Bermúdez, Carmen: 1943—
Carmen Bermúdez: 1943—: Financial services executive
Carmen Bermúdez is one of the highest-ranking Latina executives in the American financial-services industry. As founder and chief executive officer of Mission Management & Trust Co. in Tucson, Arizona, Bermúdez is considered a pioneer in the asset management sector, for hers was the first such company in the country to be owned by a minority woman. What makes Bermúdez's success all the more impressive is her origins as a teen immigrant to the United States who had never even heard English spoken. What should have been her college years were spent working as a secretary. "One of the things that I want to be is an example to all of the minority people, men and women, so they don't let the fact that they're poor or have a lack of education mean that they can't do anything," she told Tucson Citizen writer Zack Thomas.
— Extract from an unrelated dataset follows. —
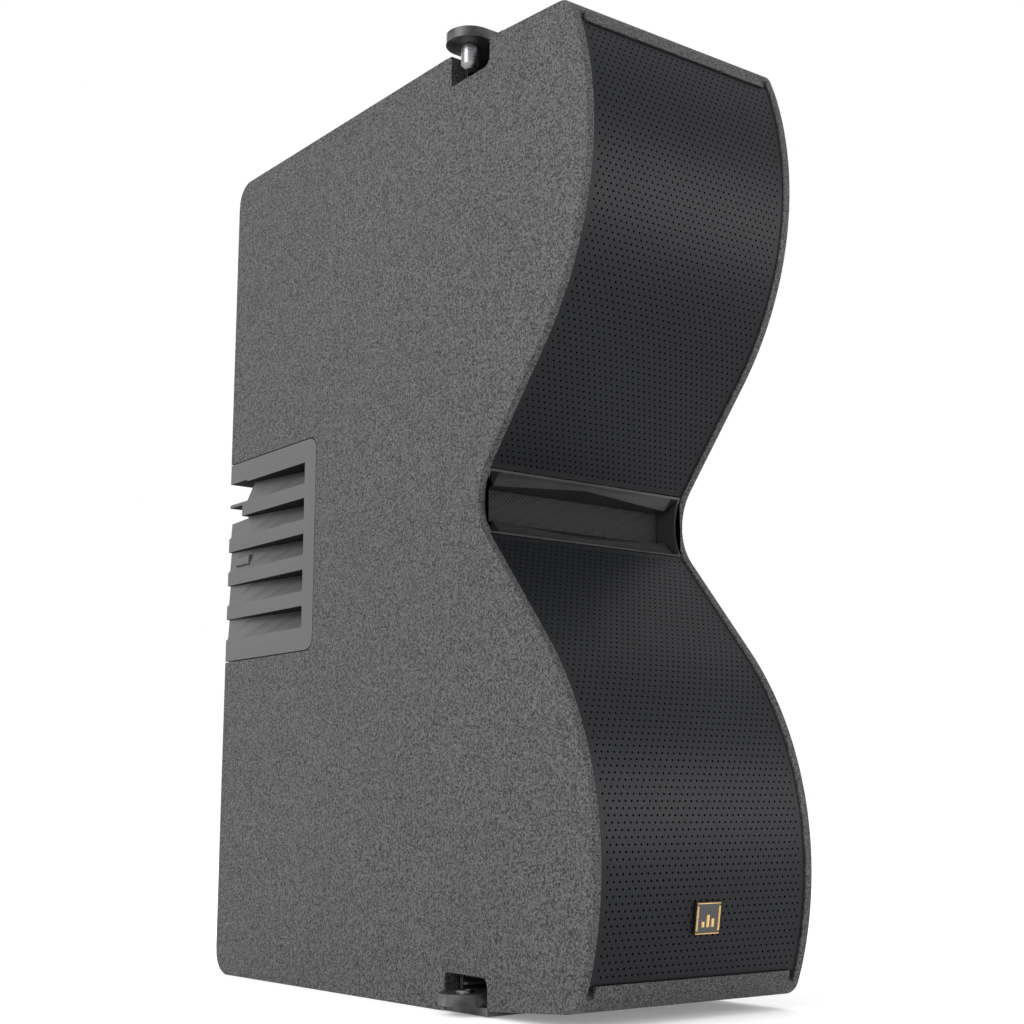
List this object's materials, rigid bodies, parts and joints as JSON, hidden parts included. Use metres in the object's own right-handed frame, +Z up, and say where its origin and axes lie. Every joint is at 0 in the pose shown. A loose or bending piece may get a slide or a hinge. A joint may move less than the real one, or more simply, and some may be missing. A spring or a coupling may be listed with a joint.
{
  "type": "line array speaker",
  "caption": "Compact line array loudspeaker: double-bulge perforated grille front, central waveguide slot, textured cabinet, louvred side covers, sliding link plates.",
  "frame": {"origin": "on the flat underside of the bottom end panel, centred in width and at mid depth", "axes": "+Z up along the long side, -Y the grille front, +X to the right seen from the front"},
  "size_m": [0.1605, 0.3672, 0.5244],
  "materials": {
    "spray_coat": "dark grey textured spray coat over plywood, fine speckle",
    "grille_steel": "perforated steel, satin blue-black powder coat",
    "grille_foam": "black open-cell acoustic foam",
    "horn_plastic": "satin black moulded plastic",
    "cover_plastic": "mid grey moulded plastic, fine grain",
    "black_steel": "black plated steel, semi-gloss",
    "cast_alloy": "cast aluminium, dark paint",
    "ferrite": "ferrite ring and steel plates, matt black",
    "plywood": "birch plywood, sealed",
    "cone_paper": "coated paper cone, matt black",
    "surround_rubber": "black butyl rubber",
    "badge_gold": "brushed gold-coloured frame on black plate",
    "copper_wire": "enamelled copper winding",
    "circuit_board": "green circuit board"
  },
  "bodies": {
    "cabinet": {"side_panel_left": "spray_coat", "side_panel_right": "spray_coat", "end_panel_top": "spray_coat", "end_panel_bottom": "spray_coat", "rear_panel_upper": "spray_coat", "rear_panel_lower": "spray_coat", "baffle_upper": "plywood", "baffle_lower": "plywood", "brace_upper": "plywood", "brace_lower": "plywood", "grille_upper": "grille_steel", "grille_lower": "grille_steel", "grille_foam_upper": "grille_foam", "grille_foam_lower": "grille_foam", "horn_frame": "horn_plastic", "waveguide": "horn_plastic", "driver_rear_cap": "horn_plastic", "socket_input": "horn_plastic", "socket_link": "horn_plastic", "crossover_capacitor": "horn_plastic", "horn_screen": "black_steel", "connector_plate": "black_steel", "rear_arm_pin": "black_steel", "guide_box_top": "black_steel", "guide_box_bottom": "black_steel", "receiver_box_top": "black_steel", "receiver_box_bottom": "black_steel", "connector_screw_1": "black_steel", "connector_screw_2": "black_steel", "connector_screw_3": "black_steel", "connector_screw_4": "black_steel", "side_cover_left": "cover_plastic", "side_cover_right": "cover_plastic", "rear_spine": "cover_plastic", "compression_driver": "ferrite", "badge": "badge_gold", "crossover_board": "circuit_board", "crossover_coil": "copper_wire", "woofer_upper_basket": "cast_alloy", "woofer_upper_magnet": "ferrite", "woofer_upper_surround": "surround_rubber", "woofer_upper_spider": "cone_paper", "woofer_lower_basket": "cast_alloy", "woofer_lower_magnet": "ferrite", "woofer_lower_surround": "surround_rubber", "woofer_lower_spider": "cone_paper"},
    "top_link": {"link_top": "black_steel", "link_pin_top": "black_steel"},
    "bottom_link": {"link_bottom": "black_steel", "link_bushing_bottom": "cast_alloy"},
    "left_button": {"cover_button_left": "cover_plastic"},
    "right_button": {"cover_button_right": "cover_plastic"},
    "link_arm": {"rear_arm": "black_steel"},
    "upper_cone": {"woofer_upper_cone": "cone_paper", "woofer_upper_dust_cap": "cone_paper"},
    "lower_cone": {"woofer_lower_cone": "cone_paper", "woofer_lower_dust_cap": "cone_paper"}
  },
  "joints": [
    {"name": "top_link_slide", "type": "slide", "parent": "cabinet", "child": "top_link", "axis": [1, 0, 0], "range_m": [0, 0.013]},
    {"name": "bottom_link_slide", "type": "slide", "parent": "cabinet", "child": "bottom_link", "axis": [1, 0, 0], "range_m": [0, 0.013]},
    {"name": "link_arm_swing", "type": "hinge", "parent": "cabinet", "child": "link_arm", "pos_m": [0.014, 0.1755, 0.291], "axis": [0, 0, 1], "range_deg": [-180, 0]},
    {"name": "left_button_press", "type": "slide", "parent": "cabinet", "child": "left_button", "axis": [1, 0, 0], "range_m": [0, 0.0025], "stiffness_N_per_m": 800},
    {"name": "right_button_press", "type": "slide", "parent": "cabinet", "child": "right_button", "axis": [-1, 0, 0], "range_m": [0, 0.0025], "stiffness_N_per_m": 800},
    {"name": "upper_cone_travel", "type": "slide", "parent": "cabinet", "child": "upper_cone", "axis": [0, -1, 0], "range_m": [-0.004, 0.004], "stiffness_N_per_m": 2500, "deforming": ["woofer_upper_surround", "woofer_upper_spider"]},
    {"name": "lower_cone_travel", "type": "slide", "parent": "cabinet", "child": "lower_cone", "axis": [0, -1, 0], "range_m": [-0.004, 0.004], "stiffness_N_per_m": 2500, "deforming": ["woofer_lower_surround", "woofer_lower_spider"]}
  ]
}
Bermúdez was born in 1943, in San Jose, Costa Rica. She was one of two brothers and a sister in a family abandoned by their father. Her mother did not have a high school education, and, to support her four children, sought work in rural areas. Bermúdez's early years were marked by poverty and hunger, and she and her siblings often fought each other for what little food was in their house in Guapiles, which had neither electricity nor indoor plumbing. Bermúdez later reflected in an article for the EntreWorld website that "the hunger and hardships of my youth were a blessing," She continued, "I was happy and didn't know we were poor because our life was no different from that of families around us." Bermúdez later spent four years as a bullfighter in Costa Rica and Mexico.
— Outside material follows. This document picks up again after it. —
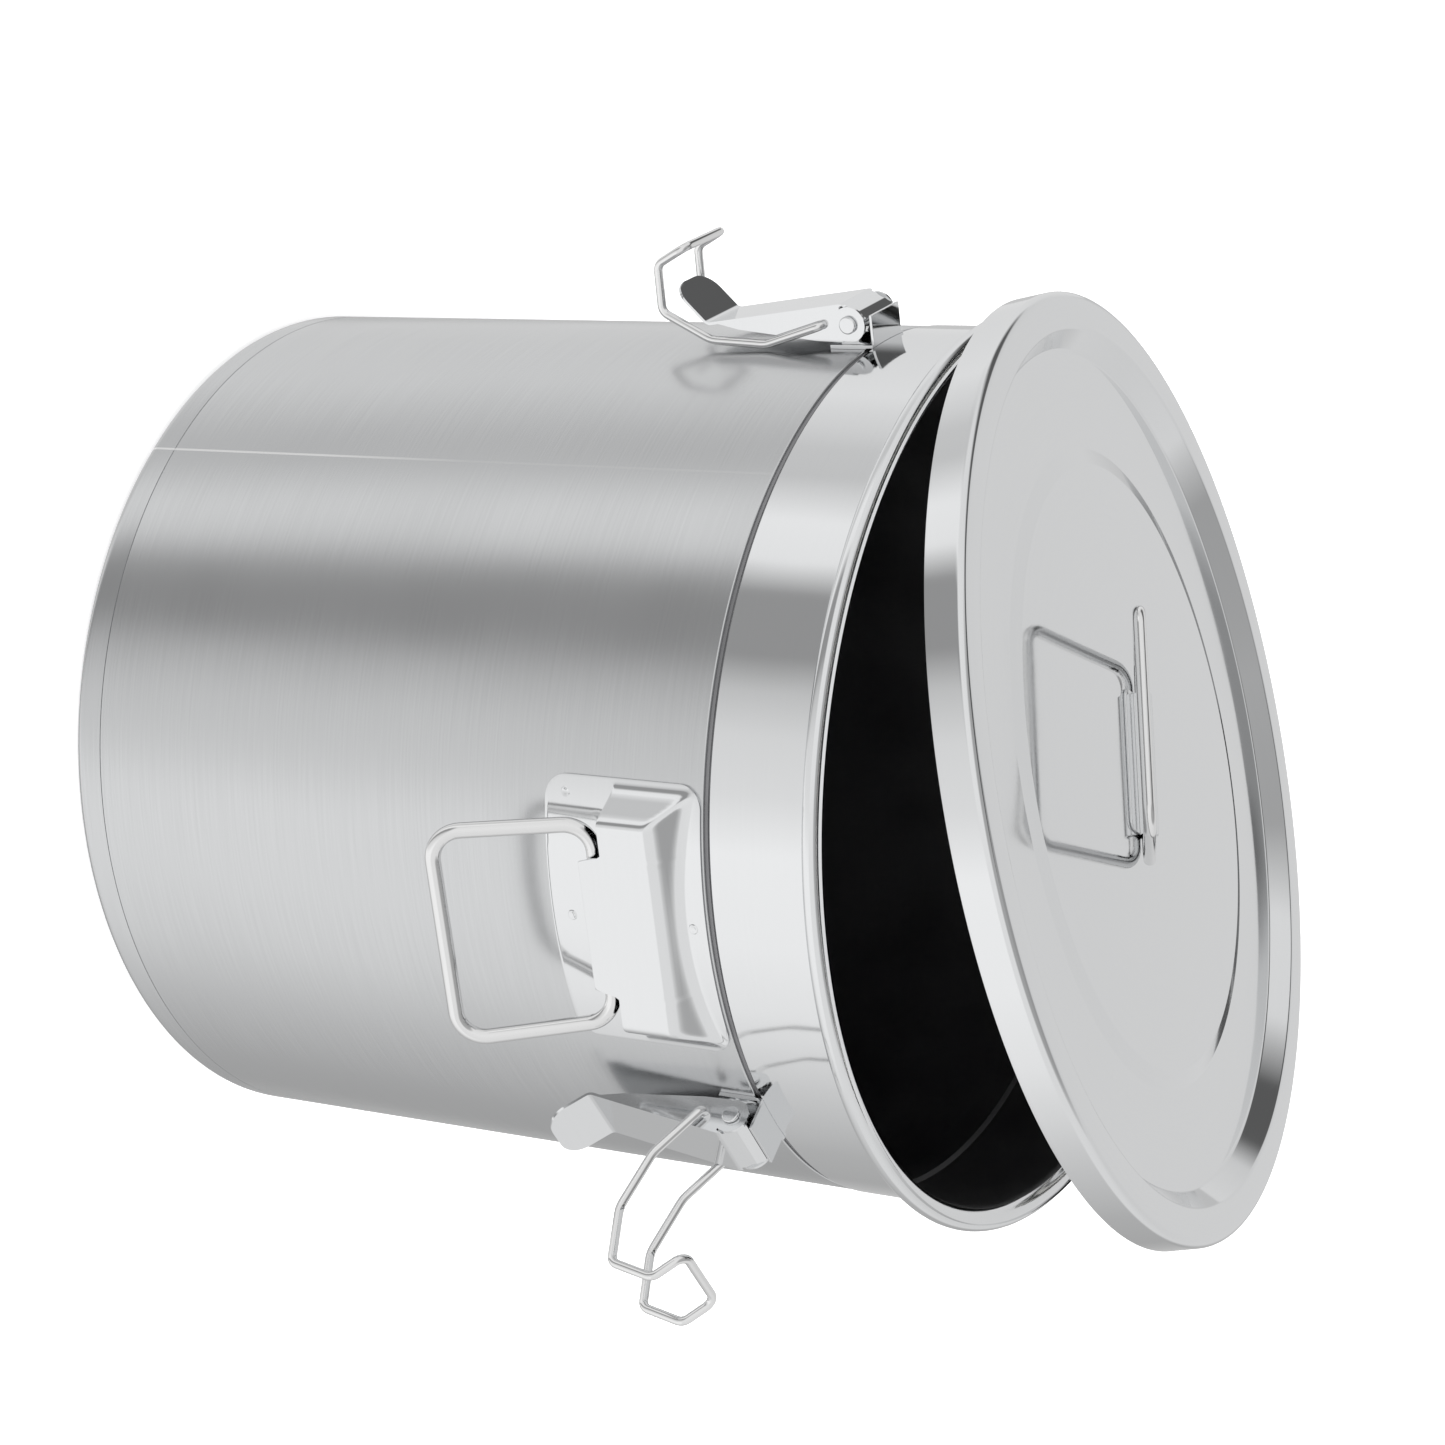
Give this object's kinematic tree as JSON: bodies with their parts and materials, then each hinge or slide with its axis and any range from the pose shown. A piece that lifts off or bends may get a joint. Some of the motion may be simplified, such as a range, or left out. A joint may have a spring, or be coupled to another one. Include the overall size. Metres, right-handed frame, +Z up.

An admitted tomboy who disliked the way the women in her community were treated by husbands and brothers, Bermúdez liked to battle the other local boys in a contest they called "Tarzan." It involved diving from a rock into a shallow river, as well as climbing one tree and jumping into another tree without climbing back down. The contest even included riding calves at night, and Bermúdez held the "Tarzan" title for two years running. She also fearlessly teased the bulls that are traditionally kept on Costa Rican farms to guard livestock from mountain lions. This proved her mettle to both others and herself. As she told Palm Beach Post writer Amy Martinez. "The bull doesn't know if you're a man or a woman, and that's how it should be in corporate America."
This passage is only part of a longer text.